At five minutes after five in the afternoon, she’d been ushered outside by a no-nonsense janitor who had flatly told her to go home.
She hadn’t. She’d parked herself on the bench across from the private parking lot. Chewing on red licorice and sipping a Coca-Cola, she watched as the expensive cars rolled away from their designated spaces and took off through the city. Finally, near dark, a sleek black town car with smoky windows purred out of the lot only to drive away. She’d known her father was in there, had seen a man’s profile, had imagined him locking eyes with her, only to turn from her.
As if he hated the sight of her.
She’d visited his country club, only to be told by a snooty receptionist that “members only” were allowed in. She’d left messages that were never answered, telephoned his office and home only to have no call returned. It was as if, to Conrad Amhurst, she didn’t exist.
Kylie didn’t give up.
One Sunday she had the confrontation she’d waited for.

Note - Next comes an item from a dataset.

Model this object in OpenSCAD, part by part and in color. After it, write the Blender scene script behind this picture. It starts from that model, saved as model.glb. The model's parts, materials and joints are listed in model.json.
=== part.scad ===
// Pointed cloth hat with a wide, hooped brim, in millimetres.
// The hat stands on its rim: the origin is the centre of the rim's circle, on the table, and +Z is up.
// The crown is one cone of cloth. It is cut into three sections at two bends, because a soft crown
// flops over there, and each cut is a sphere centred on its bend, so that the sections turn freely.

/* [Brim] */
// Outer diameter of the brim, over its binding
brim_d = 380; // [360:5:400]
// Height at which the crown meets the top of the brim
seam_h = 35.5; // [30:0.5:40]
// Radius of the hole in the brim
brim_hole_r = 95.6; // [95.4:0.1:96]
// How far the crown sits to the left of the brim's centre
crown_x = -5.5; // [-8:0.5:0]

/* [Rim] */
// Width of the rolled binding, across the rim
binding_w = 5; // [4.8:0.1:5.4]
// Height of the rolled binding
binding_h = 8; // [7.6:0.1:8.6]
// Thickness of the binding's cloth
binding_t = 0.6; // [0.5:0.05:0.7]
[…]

She knew the church he attended, had seen him from afar, with his family, walking into the cathedral-like building one fog-shrouded spring Sunday. Kylie had worn one of Marla’s cast-off dresses, a deep green velvet that was too hot, but the nicest of the lot. She’d attended the service, sitting in a pew only a few rows back. Marla had seen her then, their eyes, so like each other’s, had locked for a few seconds. Marla was older, but her hair was the same red-brown as Kylie’s, her nose as straight, her chin a little sharper, her eyes the same green. It had been spooky, like looking into a mirror that was slightly off, the reflection not quite perfect. Victoria Amhurst had turned as if she’d sensed the intrusion into her perfect life, spied Kylie, whispered something to her husband and then quickly faced the altar, her back ramrod st
iff, not so much as another glance being tossed over her shoulder as the organist started to play and the congregation launched into the first hymn. She nudged her daughter and Marla, taking the cue, never looked over her shoulder again. But she knew Kylie was there, staring at her, Kylie had felt the other girl’s fascination, her curiosity.